= Exercise =
Extract every line starting at the line that contains "for node in" and ending with the final line of the data, inclusive; give only those lines, word for word.

** begin **

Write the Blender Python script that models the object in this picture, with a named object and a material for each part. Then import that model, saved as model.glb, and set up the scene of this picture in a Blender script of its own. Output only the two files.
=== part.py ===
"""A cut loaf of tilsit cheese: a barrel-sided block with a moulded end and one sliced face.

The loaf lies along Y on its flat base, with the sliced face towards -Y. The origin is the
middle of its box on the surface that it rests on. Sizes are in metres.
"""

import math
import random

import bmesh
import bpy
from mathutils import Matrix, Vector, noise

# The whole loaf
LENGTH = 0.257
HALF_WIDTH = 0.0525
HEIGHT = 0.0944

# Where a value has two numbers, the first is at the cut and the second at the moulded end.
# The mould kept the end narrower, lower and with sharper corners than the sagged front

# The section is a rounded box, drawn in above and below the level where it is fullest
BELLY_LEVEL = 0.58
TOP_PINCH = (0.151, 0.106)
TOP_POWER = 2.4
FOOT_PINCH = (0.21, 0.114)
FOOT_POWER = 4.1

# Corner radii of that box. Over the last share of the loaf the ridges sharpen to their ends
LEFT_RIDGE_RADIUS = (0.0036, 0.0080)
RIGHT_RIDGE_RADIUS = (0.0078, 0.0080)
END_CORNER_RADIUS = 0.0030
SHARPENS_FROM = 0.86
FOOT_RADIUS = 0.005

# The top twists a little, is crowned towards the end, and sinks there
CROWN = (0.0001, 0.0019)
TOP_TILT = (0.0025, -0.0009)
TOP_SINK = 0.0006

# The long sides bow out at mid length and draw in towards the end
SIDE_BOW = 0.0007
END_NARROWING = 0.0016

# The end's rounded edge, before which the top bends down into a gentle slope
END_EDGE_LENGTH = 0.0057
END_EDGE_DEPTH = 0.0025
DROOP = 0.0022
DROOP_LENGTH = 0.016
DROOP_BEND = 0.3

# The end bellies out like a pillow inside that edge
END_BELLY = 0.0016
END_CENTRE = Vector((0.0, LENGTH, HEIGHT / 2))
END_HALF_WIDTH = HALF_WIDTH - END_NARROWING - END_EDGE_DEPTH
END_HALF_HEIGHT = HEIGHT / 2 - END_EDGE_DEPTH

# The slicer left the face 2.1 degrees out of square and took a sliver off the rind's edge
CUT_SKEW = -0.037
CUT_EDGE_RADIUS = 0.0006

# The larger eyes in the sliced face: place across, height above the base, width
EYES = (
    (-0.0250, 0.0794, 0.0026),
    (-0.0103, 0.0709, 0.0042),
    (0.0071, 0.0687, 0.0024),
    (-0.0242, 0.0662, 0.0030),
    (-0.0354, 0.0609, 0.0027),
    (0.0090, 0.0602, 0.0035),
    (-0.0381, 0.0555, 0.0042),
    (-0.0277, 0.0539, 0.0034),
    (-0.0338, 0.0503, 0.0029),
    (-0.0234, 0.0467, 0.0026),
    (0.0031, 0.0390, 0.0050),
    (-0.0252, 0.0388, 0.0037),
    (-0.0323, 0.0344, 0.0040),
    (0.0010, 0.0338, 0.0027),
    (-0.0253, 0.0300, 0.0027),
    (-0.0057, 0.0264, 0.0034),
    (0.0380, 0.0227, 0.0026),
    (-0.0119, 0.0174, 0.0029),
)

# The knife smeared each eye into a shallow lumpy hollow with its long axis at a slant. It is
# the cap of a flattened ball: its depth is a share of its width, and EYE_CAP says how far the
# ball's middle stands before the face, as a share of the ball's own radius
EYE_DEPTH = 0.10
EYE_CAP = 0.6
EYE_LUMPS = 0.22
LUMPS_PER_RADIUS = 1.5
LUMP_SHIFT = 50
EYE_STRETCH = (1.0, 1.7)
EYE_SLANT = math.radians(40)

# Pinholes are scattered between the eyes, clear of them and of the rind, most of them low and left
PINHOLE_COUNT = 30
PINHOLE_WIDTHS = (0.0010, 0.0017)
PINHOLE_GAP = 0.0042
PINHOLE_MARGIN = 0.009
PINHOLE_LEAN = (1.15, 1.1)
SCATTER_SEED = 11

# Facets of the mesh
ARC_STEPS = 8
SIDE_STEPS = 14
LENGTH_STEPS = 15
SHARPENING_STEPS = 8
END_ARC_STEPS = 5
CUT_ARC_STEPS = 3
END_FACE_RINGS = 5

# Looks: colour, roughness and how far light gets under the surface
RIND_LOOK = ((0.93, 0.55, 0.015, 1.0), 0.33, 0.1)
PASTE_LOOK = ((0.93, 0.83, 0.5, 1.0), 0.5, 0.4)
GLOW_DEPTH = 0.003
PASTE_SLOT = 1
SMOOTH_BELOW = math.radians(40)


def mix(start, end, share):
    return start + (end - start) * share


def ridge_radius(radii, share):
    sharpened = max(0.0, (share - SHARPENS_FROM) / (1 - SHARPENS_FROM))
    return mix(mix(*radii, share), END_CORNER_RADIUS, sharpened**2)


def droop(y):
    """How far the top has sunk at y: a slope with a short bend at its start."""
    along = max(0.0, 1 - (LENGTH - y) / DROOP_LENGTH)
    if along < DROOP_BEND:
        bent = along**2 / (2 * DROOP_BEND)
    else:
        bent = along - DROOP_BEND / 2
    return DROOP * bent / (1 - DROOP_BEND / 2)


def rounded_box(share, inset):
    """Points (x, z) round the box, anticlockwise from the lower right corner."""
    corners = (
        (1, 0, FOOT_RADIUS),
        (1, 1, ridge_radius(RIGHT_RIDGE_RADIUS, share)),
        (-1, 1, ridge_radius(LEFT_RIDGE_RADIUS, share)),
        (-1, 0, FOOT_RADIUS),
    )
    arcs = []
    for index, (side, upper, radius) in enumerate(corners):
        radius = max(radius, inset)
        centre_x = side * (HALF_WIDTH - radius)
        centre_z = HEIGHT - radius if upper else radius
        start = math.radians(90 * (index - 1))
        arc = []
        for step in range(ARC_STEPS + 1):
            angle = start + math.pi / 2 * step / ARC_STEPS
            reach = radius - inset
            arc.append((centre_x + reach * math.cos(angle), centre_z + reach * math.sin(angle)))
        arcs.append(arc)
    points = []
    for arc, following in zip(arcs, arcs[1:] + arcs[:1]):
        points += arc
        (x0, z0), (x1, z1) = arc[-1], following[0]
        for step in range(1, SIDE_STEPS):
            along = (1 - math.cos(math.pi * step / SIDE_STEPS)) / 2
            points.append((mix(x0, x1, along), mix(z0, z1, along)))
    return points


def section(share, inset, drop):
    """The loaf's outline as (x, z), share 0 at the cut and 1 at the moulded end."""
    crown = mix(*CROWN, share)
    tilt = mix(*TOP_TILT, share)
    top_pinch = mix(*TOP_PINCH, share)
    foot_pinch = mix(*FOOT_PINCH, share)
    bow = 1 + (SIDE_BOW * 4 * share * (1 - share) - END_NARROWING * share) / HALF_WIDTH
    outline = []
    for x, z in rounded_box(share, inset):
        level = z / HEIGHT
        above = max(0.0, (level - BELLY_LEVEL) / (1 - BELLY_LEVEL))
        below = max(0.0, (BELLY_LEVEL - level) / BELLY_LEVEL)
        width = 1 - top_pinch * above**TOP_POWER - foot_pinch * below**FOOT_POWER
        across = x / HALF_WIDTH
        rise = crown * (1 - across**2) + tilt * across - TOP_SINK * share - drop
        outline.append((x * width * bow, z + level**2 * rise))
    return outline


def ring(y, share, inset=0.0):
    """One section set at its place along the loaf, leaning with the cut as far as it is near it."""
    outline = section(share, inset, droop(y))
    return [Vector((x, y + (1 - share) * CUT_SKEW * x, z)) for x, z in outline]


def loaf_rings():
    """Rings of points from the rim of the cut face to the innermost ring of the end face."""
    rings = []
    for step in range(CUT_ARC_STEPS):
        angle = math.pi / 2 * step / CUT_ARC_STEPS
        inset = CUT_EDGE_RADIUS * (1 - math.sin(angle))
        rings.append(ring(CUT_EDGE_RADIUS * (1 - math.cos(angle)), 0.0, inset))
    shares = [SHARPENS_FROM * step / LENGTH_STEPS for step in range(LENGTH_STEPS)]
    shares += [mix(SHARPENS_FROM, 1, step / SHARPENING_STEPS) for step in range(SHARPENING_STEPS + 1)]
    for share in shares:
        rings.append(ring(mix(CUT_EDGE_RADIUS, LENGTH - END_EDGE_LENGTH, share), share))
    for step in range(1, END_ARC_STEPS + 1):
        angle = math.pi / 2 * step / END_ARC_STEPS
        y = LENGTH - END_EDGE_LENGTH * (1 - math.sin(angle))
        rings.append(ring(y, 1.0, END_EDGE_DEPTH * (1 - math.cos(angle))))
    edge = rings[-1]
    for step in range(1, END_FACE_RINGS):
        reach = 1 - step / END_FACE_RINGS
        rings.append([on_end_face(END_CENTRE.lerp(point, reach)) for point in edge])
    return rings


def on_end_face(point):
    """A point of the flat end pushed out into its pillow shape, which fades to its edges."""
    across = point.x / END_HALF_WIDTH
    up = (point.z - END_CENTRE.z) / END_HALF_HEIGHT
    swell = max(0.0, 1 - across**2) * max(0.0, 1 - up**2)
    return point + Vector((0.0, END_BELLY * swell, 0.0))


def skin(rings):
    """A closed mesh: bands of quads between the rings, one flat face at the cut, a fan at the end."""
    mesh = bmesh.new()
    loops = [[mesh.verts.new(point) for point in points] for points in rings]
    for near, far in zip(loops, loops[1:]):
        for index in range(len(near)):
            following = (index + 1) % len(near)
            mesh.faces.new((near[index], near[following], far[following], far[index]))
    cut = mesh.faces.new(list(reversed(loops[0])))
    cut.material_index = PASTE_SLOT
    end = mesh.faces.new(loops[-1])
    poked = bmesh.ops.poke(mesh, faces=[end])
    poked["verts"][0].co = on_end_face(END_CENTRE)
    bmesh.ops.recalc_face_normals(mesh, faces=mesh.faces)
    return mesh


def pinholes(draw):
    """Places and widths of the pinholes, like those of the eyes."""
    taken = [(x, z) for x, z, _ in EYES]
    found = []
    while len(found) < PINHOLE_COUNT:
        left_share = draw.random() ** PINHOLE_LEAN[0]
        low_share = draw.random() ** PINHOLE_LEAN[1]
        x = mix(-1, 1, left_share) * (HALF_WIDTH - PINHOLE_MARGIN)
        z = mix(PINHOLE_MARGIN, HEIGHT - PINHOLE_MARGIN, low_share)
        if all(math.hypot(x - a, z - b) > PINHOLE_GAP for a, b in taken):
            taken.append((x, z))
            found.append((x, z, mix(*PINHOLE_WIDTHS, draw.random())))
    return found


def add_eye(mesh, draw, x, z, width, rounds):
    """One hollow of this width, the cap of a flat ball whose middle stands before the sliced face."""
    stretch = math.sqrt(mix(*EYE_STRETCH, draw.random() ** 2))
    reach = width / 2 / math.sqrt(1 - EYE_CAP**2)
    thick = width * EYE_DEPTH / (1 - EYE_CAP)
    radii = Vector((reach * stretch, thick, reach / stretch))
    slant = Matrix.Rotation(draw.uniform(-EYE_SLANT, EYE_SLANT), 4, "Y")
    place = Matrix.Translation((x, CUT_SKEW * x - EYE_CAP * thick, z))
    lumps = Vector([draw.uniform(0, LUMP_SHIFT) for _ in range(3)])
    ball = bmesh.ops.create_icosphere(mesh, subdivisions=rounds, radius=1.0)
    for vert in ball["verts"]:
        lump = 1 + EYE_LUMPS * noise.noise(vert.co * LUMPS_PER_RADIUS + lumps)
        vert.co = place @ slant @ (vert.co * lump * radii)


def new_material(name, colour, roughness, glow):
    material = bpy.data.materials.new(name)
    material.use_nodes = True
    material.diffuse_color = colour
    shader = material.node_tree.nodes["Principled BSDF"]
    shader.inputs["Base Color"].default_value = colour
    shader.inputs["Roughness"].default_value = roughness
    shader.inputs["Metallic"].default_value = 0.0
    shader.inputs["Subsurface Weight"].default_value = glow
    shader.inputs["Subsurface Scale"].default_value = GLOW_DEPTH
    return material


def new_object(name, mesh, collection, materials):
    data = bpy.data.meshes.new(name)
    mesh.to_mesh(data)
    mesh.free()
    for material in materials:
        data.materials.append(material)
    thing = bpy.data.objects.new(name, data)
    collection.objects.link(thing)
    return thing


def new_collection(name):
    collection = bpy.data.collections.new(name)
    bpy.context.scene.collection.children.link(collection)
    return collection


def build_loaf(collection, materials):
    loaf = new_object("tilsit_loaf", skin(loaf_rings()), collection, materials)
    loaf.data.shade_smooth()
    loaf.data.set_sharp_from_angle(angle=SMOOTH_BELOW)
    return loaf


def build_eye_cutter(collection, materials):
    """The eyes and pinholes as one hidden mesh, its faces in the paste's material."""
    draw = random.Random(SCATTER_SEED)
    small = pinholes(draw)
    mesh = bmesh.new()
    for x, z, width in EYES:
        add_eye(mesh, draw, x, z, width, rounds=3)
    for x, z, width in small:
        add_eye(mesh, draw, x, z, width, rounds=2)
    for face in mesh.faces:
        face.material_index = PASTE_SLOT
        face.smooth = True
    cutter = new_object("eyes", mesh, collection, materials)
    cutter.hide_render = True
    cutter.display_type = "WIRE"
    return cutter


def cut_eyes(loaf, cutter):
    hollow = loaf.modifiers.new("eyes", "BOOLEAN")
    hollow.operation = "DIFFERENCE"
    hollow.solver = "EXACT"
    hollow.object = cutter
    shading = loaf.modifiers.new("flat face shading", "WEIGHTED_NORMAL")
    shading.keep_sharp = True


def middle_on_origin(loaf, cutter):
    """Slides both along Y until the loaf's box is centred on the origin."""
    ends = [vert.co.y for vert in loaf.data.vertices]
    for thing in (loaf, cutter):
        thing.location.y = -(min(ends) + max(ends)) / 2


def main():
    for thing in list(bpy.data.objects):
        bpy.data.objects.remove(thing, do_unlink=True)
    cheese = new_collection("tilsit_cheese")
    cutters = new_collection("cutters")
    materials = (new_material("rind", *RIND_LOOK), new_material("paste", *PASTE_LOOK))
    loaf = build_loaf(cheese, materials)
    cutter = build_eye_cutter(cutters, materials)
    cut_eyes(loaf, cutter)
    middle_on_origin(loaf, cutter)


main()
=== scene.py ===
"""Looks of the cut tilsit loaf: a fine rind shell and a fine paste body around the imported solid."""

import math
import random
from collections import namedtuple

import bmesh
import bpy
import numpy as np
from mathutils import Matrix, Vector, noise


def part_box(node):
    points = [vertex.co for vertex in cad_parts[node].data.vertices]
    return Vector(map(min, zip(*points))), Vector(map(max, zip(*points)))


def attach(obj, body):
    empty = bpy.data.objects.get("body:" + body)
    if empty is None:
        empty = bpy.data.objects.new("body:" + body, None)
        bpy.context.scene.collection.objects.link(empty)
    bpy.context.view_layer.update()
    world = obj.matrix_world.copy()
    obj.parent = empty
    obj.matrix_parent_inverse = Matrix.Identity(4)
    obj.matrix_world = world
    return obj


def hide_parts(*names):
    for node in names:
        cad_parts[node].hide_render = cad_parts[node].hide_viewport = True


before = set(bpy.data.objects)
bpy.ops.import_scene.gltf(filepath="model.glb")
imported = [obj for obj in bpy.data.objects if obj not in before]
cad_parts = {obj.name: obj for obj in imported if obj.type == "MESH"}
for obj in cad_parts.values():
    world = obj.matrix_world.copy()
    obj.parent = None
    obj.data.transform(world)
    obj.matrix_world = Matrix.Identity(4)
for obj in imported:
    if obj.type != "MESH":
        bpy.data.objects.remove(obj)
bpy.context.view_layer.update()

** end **

= Task result =
    for node in names:
        cad_parts[node].hide_render = cad_parts[node].hide_viewport = True


before = set(bpy.data.objects)
bpy.ops.import_scene.gltf(filepath="model.glb")
imported = [obj for obj in bpy.data.objects if obj not in before]
cad_parts = {obj.name: obj for obj in imported if obj.type == "MESH"}
for obj in cad_parts.values():
    world = obj.matrix_world.copy()
    obj.parent = None
    obj.data.transform(world)
    obj.matrix_world = Matrix.Identity(4)
for obj in imported:
    if obj.type != "MESH":
        bpy.data.objects.remove(obj)
bpy.context.view_layer.update()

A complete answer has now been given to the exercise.